After creating your profile and opting to play in either Detective (time limited) or Rookie (take as long as you need) mode, there is a rather long introductory sequence giving general background to the main game which appears on screen accompanied by the sound of a typewriter. A mouse button click does cut this short and take you straight to Detective Michaels as he shows you the first location where the victim, Holly Maddux, caught sight of her eventual killer. This opening should immediately give you a clear indication that the Unicorn Killer is not a true investigation (you already know the name of the murderer and have all the evidence that led to his conviction in his absence) but more to do with the manhunt that should lead to an arrest so that the sentence can be carried out.
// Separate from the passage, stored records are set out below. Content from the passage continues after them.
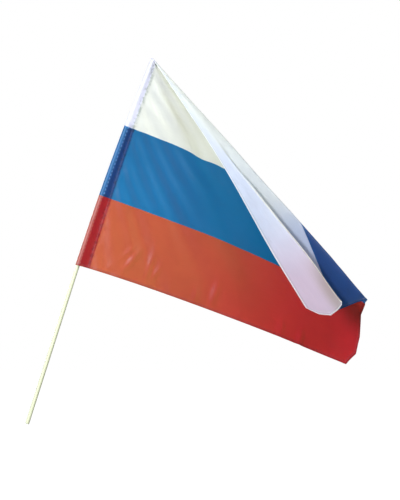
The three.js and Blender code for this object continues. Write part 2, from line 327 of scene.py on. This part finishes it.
def clothPoints():
    # a grid: rows run down the hoist, columns run round the sleeve and out to the fly hem. Each point hangs
    # in the big folds, moved by the sleeve's section and, along the surface's normal, by the ripples
    c, s = clothValues, sleeveValues
    hem = np.array(c["hemSteps"])
    rows = int(round((c["hoist"] - 2 * hem[-1]) / c["gridStep"])) + 1
    inner = np.linspace(hem[-1], c["hoist"] - hem[-1], rows)
    v = np.concatenate([hem[:-1], inner, c["hoist"] - hem[:-1][::-1]])[:, None]
    width = sleeveWidth(v)
    xSleeve, ySleeve, behind = sleeveSection(v)
    columns = int((c["fly"] - c["ownColumns"]) / c["gridStep"])
    flyHem = c["fly"] - hem[:-1][::-1][None, :] + 0 * v
    xPanel = mix(width, flyHem[:, :1], np.linspace(0, 1, columns)[None, :-1])
    xPanel = np.concatenate([xPanel, flyHem], 1)
    yPanel = -s["gap"] * (1 - smoothStep(xPanel, width, width + s["panelFade"]))
    x = np.concatenate([xSleeve, xPanel], 1)
    y = np.concatenate([ySleeve, yPanel], 1)
    behind = np.concatenate([behind, np.zeros(xPanel.shape)], 1)

    vGrid = v + 0 * x
    point = hangs(x, vGrid)
    point[..., 1] *= smoothStep(x, s["stickInset"] + s["besideCentre"], width + s["panelFade"])
    point[..., 1] += y
    ripple = rippleHeight(x, vGrid) * smoothStep(x, width, width + rippleValues["sleeveFade"]) * (1 - behind)
    point = point + ripple[..., None] * gridNormals(point)
    flat = np.stack([np.where(behind > 0, -x, x), vGrid], -1)
    return point, flat


def gridObject(name, point, flat, closeRound=False):
    # quads between neighbours of a grid. flat becomes the UV map, in metres
    rows, columns = point.shape[:2]
    index = np.arange(rows * columns).reshape(rows, columns)
    if closeRound:
        index = np.concatenate([index, index[:, :1]], 1)
    quads = np.stack([index[:-1, :-1], index[1:, :-1], index[1:, 1:], index[:-1, 1:]], -1).reshape(-1, 4)
    mesh = bpy.data.meshes.new(name)
    mesh.from_pydata((point.reshape(-1, 3) * mm).tolist(), [], quads.tolist())
    uvMap = mesh.uv_layers.new(name="flatCloth")
    corner = np.zeros(len(mesh.loops), dtype=np.int32)
    mesh.loops.foreach_get("vertex_index", corner)
    uvMap.data.foreach_set("uv", (flat.reshape(-1, 2)[corner] * mm).astype(np.float32).ravel())
    mesh.polygons.foreach_set("use_smooth", np.ones(len(mesh.polygons), dtype=bool))
    piece = bpy.data.objects.new(name, mesh)
    bpy.context.scene.collection.objects.link(piece)
    return piece


def makeCloth():
    # one layer of the grid, made thick, and thicker where the vertex group has the hems. The back layer's
    # u is negative, which keeps it clear of the fly hem
    c = clothValues
    point, flat = clothPoints()
    piece = gridObject("flagCloth", point, flat)
    edge = np.minimum(np.minimum(flat[..., 1], c["hoist"] - flat[..., 1]), c["fly"] - flat[..., 0])
    hem = 1 - smoothStep(edge.ravel(), c["hemWidth"] - c["hemSoft"], c["hemWidth"] + c["hemSoft"])
    hem = np.round(hem, 3)
    group = piece.vertex_groups.new(name="hem")
    for weight in np.unique(hem[hem > 0]):
        group.add(np.flatnonzero(hem == weight).tolist(), float(weight), "REPLACE")
    wall = piece.modifiers.new("thickness", "SOLIDIFY")
    wall.thickness = c["hemThickness"] * mm
    wall.offset = 0
    wall.vertex_group = "hem"
    wall.thickness_vertex_group = c["thickness"] / c["hemThickness"]
    piece.data.materials.append(printedCloth())
    return piece


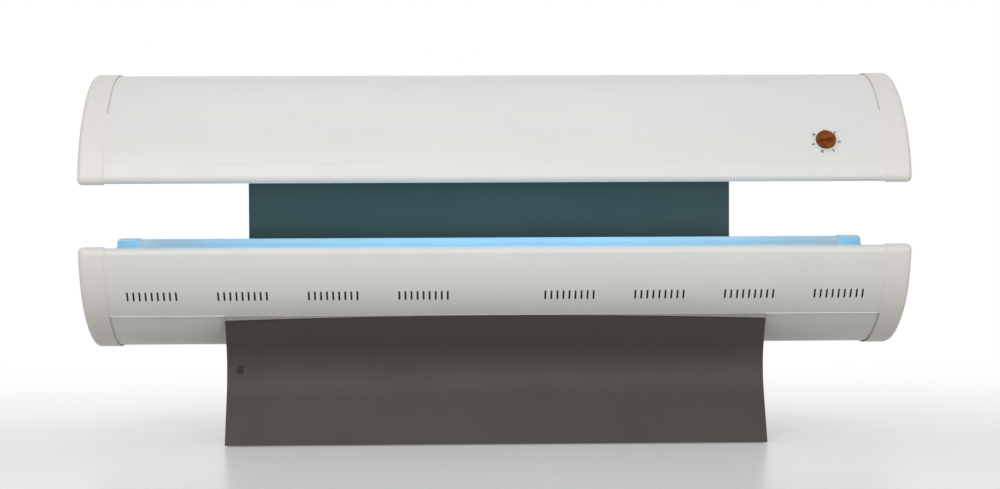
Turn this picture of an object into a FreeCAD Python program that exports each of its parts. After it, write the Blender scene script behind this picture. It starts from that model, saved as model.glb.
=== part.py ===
import FreeCAD, Part
import math
import os

# Clamshell tanning bed, closed. Millimetres, +X along the bed, front towards -Y, +Z up.
# Sections are drawn in (y, h): y across the bed from its mid depth, h away from the lip plane.
# Every node is moved by SHIFT_Y as it is saved, so that the origin is under the middle of the box.

# ---- driving dimensions -----------------------------------------------------------------
LENGTH = 2000.0            # over the end caps
HALF_DEPTH = 350.0         # mid depth to a lip's outer face
BED_LIP_Z = 485.0          # top of the bed's lips above the floor
LIP_GAP = 154.0            # between the two lips when closed

CAP_LENGTH = 60.0
CAP_PROUD = 2.5            # cap stands this far outside the shell
CAP_WALL = 2.3
CAP_ROUND = 11.0           # rounding of a cap's outer end
SHELL_TUCK = 12.0          # length of shell inside each cap

FASCIA_R = 250.0           # radius of the curved fascia
FASCIA_GAUGE = 2.0
SEAM_IN = 95.0             # seam to lip, across
SEAM_H = 169.0             # seam to lip, in height
LIP_R = 14.0
LIP_IN = 28.0              # width of the lip bead
LIP_DROP = 10.0            # height of the lip's return
HEM = 10.0                 # fascia's inward edge at the seam
BEND_R = 3.0               # outer radius of a sheet bend
BEAD_R = 1.6               # rolled bead along each fascia's seam edge
BEAD_PROUD = 1.4
GROOVE_H = 45.0            # fine groove along each front fascia
GROOVE_R = 0.6
PANEL_GAUGE = 1.5
PANEL_RECESS = 4.0         # crown panel inside the fascia at the seam
CROWN_RECESS = 0.8         # crown panel inside the section at mid depth
BED_CROWN = 88.0           # rise of the section from the seams to its middle
CANOPY_CROWN = 101.0

SLOT_W = 4.5
SLOT_L = 29.0
SLOT_PITCH = 14.6
SLOT_COUNT = 9
SLOT_GROUPS = 4            # to each side of the middle
GROUP_FIRST = 176.3        # middle of the first group
SLOT_END = 109.7           # middle of the last group to the end cap
SLOT_H = 119.0             # slot centre from the lip

ACRYLIC_GAUGE = 3.0
DISH_DEPTH = 125.0         # dish of the acrylic at mid depth
DISH_HALF = 326.0          # half width of the dish where it is DISH_EDGE_H deep
DISH_EDGE_H = 12.0
ACRYLIC_HALF = 331.0
LAMP_COUNT = 12
LAMP_R = 19.0
LAMP_GLASS = 0.8
LAMP_PITCH = 44.0
LAMP_GAP = 10.0            # lamp to acrylic
LAMP_END = 22.0            # metal end of a lamp
HOLDER_L = 55.0            # lamp's end to the bulkhead, filled by its holder
HOLDER_IN = 3.0            # holder's side inside the lamp's
PIN_R = 1.2
PIN_L = 7.0
PIN_SPREAD = 6.35
REFLECTOR_GAP = 8.0        # lamp to reflector
REFLECTOR_GAUGE = 1.0
REFLECTOR_HALF = 262.0
WING_Y = 305.0             # outer edge of the reflector's wing
WING_GAP = 1.0             # wing to acrylic
BULKHEAD_IN = 10.0         # bulkhead inboard of the end cap's seam
BULKHEAD_GAUGE = 2.0
RAIL_W = 24.0
RAIL_T = 12.0
RAIL_WALL = 1.8
TRAY_HALF = 118.0
BALLAST = (230.0, 42.0, 24.0)
BALLAST_END = 45.0         # outer ballast to the bulkhead
BALLAST_GAP = 20.0         # between the two outer ballasts
BALLAST_MID = 5.0          # inner ballast to the bed's middle

FAN = 120.0
FAN_T = 25.0
FAN_HOLE = 114.0
FAN_SPINDLE = 4.0
HUB_R = 20.0
FAN_PLATE = 2.3            # struts and hub plate
STRUT_W = 4.5
STRUTS = 3
BLADES = 7
BLADE_T = 2.0
BLADE_ANGLE = 38.0
BLADE_TIP = 1.5            # blade's tip to the housing
INTAKE_W = 2.25            # slots in the panel under each fan
INTAKE_PITCH = 6.75
INTAKE_RIM = 4.5

BASE_HALF = 660.0          # half width of the base's front panel
BASE_GAUGE = 2.0
BASE_FOOT_Y = -286.0       # front panel at the floor
BASE_CLEAR = 3.0           # panels' lower edges above the floor
BASE_RETURN = 20.0
LEG_ANGLE = 28.0           # lower part's lean from upright
LEG_L = 130.0
WAIST_R_LOW = 150.0
WAIST_R_HIGH = 110.0
TOP_ANGLE = 27.0
TOP_L = 86.5
TOP_ARCH = 10.0            # rise of the base panel's top edge
PLUG_R = 7.0
PLUG_STRETCH = 4.3         # middle of each round end from the plug's middle
PLUG_RIM = 1.0             # flange beyond the stem
PLUG_T = 3.0
PLUG_ROUND = 2.2
PLUG_IN = 32.0             # plug to the panel's left edge
PLUG_Z = 180.0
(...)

Each scene takes over most of the screen area with an “L” shaped area on the left holding various information and feedback as to your progress. A count-down clock (in Detective mode) will sit on top of the list of items that will need to be located in the current scene plus your inventory and available hints. Running across the bottom of the screen is an area reserved for any conversations that takes place between the two law officers and any other characters. These conversations are limited to text and require a mouse button click in order to progress. This area disappears when your search for hidden objects and puzzle solving sessions begin.
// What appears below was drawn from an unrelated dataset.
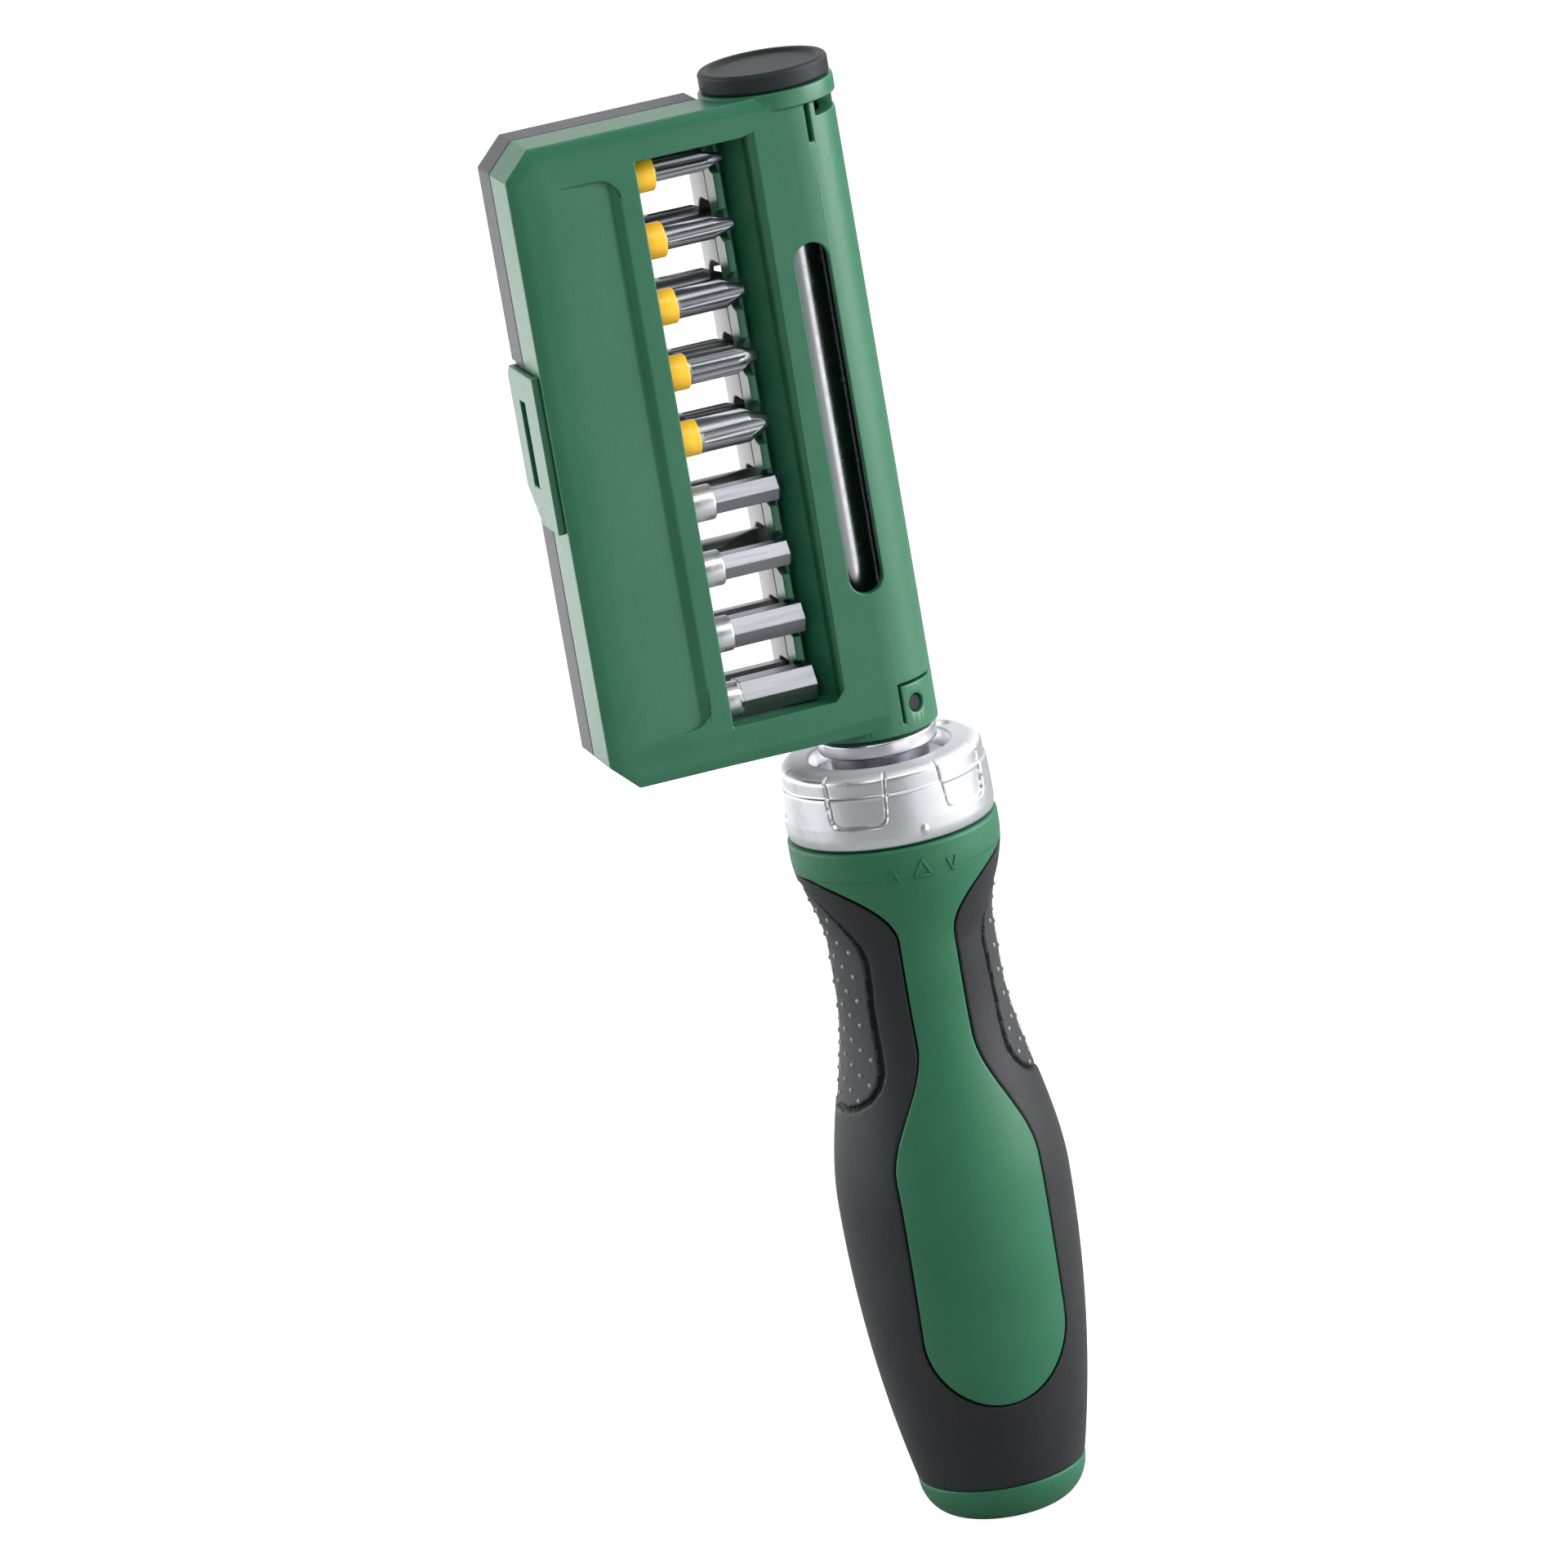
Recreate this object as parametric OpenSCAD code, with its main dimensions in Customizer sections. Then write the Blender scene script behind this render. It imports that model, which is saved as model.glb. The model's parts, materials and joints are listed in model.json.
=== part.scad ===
// Ratcheting screwdriver with a clip-on bit case.
// It stands on its butt: +Z runs along the spindle to the bit end, -Y is the front of the case
// and the case's box reaches to -X. The origin is the middle of the flat on the butt.

/* [Handle] */
// Length of the handle from the butt to the face under the collar
handle_len = 123.6; // [110:0.2:150]
// Height of the belly's widest place
belly_z = 58; // [50:1:64]
// Diameter of the handle at its neck
neck_d = 29.2; // [28.8:0.2:31]
// Diameter of the handle's top band
top_d = 36.2; // [35.6:0.2:38]
// How far the handle's belly stands out past the top band
belly_out = 2.1; // [1:0.1:4]
// Diameter of the flat on the butt
butt_flat_d = 19; // [12:1:22]
// Height of the butt cap up to its seam
cap_h = 6.8; // [5:0.2:9]
// Diameter of the handle at the cap's seam
cap_seam_d = 29.4; // [26:0.2:32]
// Thickness of the rubber grip
grip_t = 1.9; // [1.4:0.1:2.4]
// Width of the bare front panel at the belly
panel_belly_w = 25.4; // [20:0.2:28]
// Width of the bare front panel at the neck
panel_neck_w = 9.9; // [8:0.1:13]
// Height of the grip pads at the neck
pad_h = 40; // [30:1:42]
// Width of a grip pad, measured straight across
pad_w = 22.6; // [16:0.2:24]
// Depth of the sunk outline round a pad
pad_groove_t = 0.6; // [0.4:0.1:1]
// Turn of the handle's front panel against the case
handle_turn = -4.5; // [-15:0.5:15]

/* [Selector collar] */
// Height of the collar
collar_h = 13.1; // [11:0.1:16]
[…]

As mentioned earlier, you are given a list of items which will need to be located in the current scene. From time to time an item in the list will be coloured either green or blue. In the case of the former, this will indicate that you need to pair that item with something else in the scene. For example this could be a spicy pepper with a hot dog or ladle with a mixing bowl. The colour green is used when you are given a cryptic clue regarding the item. Matching the two items or solving a cryptic clue brings the reward of an addition hint.
The game has two distinct types of mini games or puzzles. Occasionally you will find a set of Go Stones in a scene. You will then be challenged to place one more stone on the board to capture the maximum number of your opponent’s stones. The other type of puzzle involves a visit to the FBI labs to examine evidence that could have you matching fingerprints or blood samples and untangling an image of some clothing fibre.
Based on a true story, Real Crimes: The Unicorn Killer has to rank as one of the easiest games of the hidden object genre that I have played. Without any undue effort, I was able to complete the game in well under three hours and this included the additional level tagged on at the end that indicates that there is every intension of other titles being developed in this series. I was left with a feeling of disappointment with this game. Priced at £9.99, this game requires a 800MHz processor, 512MB of RAM, 108MB of hard disk space with support for DirectX 8.0 running Windows XP and later.